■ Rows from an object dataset
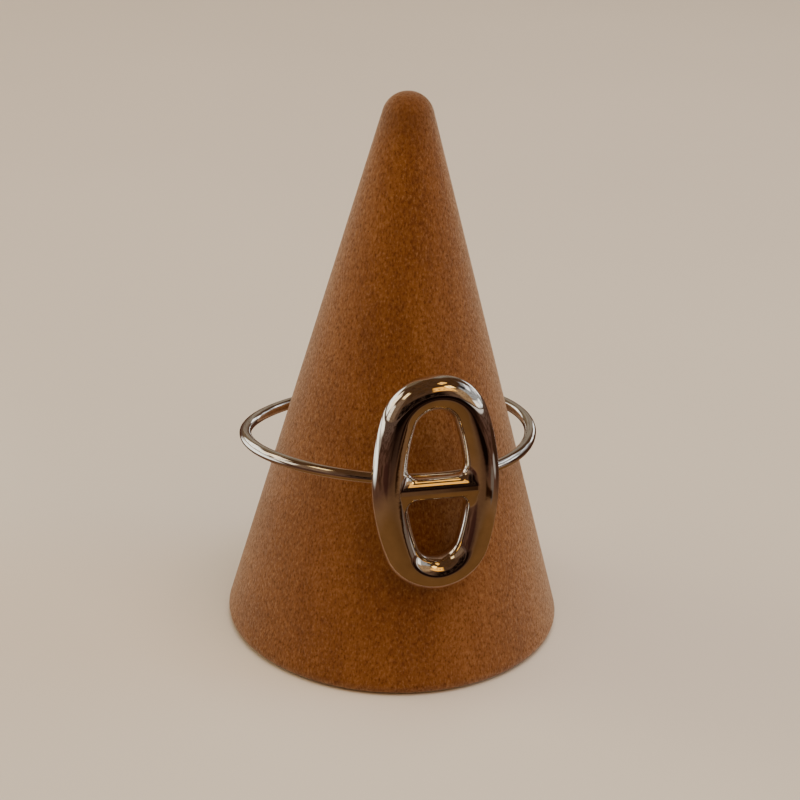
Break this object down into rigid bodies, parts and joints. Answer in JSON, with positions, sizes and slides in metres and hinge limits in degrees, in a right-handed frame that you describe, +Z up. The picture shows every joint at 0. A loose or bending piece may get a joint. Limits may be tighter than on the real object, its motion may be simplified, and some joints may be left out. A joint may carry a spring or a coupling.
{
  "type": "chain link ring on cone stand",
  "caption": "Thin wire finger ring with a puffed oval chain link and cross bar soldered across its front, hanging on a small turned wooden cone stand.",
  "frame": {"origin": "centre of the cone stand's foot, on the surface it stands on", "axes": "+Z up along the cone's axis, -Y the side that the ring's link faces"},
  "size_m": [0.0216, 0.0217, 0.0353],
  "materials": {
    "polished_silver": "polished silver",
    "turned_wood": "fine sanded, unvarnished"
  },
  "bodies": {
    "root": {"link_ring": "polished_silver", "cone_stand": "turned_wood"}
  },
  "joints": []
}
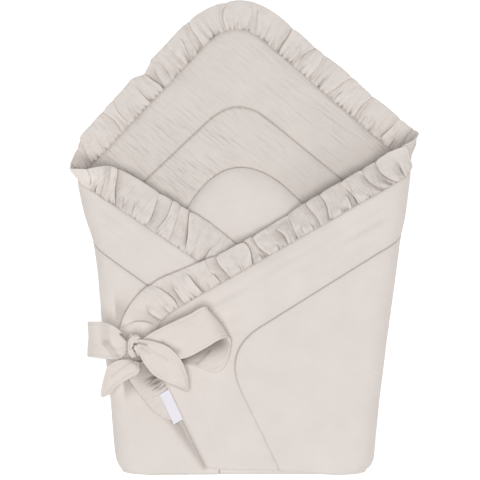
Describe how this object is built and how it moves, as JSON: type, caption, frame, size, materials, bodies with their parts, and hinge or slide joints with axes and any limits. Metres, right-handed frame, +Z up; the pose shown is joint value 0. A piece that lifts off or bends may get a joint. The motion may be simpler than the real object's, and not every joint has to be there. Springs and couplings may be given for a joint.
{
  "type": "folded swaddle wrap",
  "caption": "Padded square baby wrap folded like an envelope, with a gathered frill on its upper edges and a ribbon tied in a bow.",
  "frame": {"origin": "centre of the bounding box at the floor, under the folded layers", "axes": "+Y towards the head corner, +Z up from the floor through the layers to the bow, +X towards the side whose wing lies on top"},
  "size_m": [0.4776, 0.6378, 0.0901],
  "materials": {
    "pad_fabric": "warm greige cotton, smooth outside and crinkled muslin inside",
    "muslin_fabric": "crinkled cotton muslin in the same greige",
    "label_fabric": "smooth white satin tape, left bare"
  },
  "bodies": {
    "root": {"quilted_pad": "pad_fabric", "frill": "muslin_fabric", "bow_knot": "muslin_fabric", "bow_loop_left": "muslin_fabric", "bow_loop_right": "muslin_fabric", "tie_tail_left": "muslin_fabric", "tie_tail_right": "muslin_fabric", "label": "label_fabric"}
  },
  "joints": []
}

* * *

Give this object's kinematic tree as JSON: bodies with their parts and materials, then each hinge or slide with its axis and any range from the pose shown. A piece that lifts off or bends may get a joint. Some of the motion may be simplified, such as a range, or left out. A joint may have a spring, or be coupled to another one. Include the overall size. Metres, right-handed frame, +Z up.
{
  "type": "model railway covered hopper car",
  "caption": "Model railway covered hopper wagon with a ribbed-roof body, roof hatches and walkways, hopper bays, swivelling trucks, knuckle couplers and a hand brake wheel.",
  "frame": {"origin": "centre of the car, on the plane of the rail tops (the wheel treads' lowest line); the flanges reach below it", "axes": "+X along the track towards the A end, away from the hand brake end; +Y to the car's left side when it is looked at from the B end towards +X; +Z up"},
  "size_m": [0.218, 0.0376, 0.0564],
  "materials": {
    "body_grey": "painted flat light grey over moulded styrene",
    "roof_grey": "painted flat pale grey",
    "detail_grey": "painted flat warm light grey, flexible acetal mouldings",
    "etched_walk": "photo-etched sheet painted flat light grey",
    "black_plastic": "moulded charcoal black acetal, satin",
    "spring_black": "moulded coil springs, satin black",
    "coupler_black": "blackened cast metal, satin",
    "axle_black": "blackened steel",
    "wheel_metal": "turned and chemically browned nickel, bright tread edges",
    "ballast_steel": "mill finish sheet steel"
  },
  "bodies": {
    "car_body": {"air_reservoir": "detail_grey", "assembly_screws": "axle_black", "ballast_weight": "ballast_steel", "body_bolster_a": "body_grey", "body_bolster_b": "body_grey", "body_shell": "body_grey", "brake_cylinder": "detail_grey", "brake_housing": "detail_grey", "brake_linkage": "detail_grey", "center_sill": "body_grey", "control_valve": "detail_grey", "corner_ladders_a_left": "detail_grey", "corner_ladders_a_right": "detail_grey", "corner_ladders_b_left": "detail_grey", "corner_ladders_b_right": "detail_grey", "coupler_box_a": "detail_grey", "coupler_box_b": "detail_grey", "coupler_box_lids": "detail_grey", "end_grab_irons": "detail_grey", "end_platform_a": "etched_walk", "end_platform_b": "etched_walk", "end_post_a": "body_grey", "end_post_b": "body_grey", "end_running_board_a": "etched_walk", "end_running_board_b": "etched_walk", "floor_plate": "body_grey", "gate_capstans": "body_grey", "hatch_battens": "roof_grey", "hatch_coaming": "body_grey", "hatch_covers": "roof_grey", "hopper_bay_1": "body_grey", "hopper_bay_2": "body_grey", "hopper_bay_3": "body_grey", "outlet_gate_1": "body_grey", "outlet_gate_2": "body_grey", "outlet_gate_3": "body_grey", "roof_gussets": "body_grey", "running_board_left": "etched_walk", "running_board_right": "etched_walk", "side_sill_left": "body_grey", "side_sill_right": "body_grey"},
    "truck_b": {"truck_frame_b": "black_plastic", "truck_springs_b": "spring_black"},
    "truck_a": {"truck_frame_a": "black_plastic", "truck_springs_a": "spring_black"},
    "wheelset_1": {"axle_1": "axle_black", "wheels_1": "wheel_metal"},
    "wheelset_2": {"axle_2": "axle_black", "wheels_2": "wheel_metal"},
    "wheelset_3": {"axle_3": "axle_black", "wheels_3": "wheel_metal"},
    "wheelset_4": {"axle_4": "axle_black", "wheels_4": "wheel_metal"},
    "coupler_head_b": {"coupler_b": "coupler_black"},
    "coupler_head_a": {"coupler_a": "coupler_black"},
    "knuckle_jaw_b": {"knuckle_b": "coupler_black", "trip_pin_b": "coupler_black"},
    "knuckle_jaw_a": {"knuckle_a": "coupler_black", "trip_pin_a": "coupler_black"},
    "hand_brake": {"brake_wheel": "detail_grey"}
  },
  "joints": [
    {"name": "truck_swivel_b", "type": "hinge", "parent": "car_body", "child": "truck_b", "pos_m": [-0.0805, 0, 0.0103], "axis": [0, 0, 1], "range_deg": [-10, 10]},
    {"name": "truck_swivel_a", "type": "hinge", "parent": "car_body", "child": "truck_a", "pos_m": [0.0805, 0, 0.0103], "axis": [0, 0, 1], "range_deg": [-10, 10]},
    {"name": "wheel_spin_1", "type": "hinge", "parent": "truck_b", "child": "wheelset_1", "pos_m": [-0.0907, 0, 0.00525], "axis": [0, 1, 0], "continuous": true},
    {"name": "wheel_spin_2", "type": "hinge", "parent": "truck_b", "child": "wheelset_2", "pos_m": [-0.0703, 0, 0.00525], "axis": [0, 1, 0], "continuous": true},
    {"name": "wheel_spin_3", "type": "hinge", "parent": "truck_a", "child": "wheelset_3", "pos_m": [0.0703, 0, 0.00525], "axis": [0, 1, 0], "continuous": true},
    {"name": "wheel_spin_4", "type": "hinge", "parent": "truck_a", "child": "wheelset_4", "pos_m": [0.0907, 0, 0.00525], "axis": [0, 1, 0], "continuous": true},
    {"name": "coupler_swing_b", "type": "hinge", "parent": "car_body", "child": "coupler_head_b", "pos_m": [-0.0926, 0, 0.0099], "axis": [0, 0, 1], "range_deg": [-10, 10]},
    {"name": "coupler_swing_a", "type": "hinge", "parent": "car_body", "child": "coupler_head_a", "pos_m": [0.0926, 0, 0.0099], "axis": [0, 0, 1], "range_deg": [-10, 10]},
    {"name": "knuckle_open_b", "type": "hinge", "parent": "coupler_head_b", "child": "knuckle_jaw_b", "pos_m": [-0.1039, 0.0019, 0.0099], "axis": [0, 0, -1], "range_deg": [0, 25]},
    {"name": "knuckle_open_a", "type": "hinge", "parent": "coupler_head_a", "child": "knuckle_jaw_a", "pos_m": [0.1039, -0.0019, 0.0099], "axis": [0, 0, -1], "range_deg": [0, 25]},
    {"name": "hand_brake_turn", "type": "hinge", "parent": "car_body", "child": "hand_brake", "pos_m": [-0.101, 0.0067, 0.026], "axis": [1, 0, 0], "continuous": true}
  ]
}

■ WHAT TO WORK ON
Report how many lines in this data include the string "lifts", and nothing else.

■ EXERCISE RESPONSE
2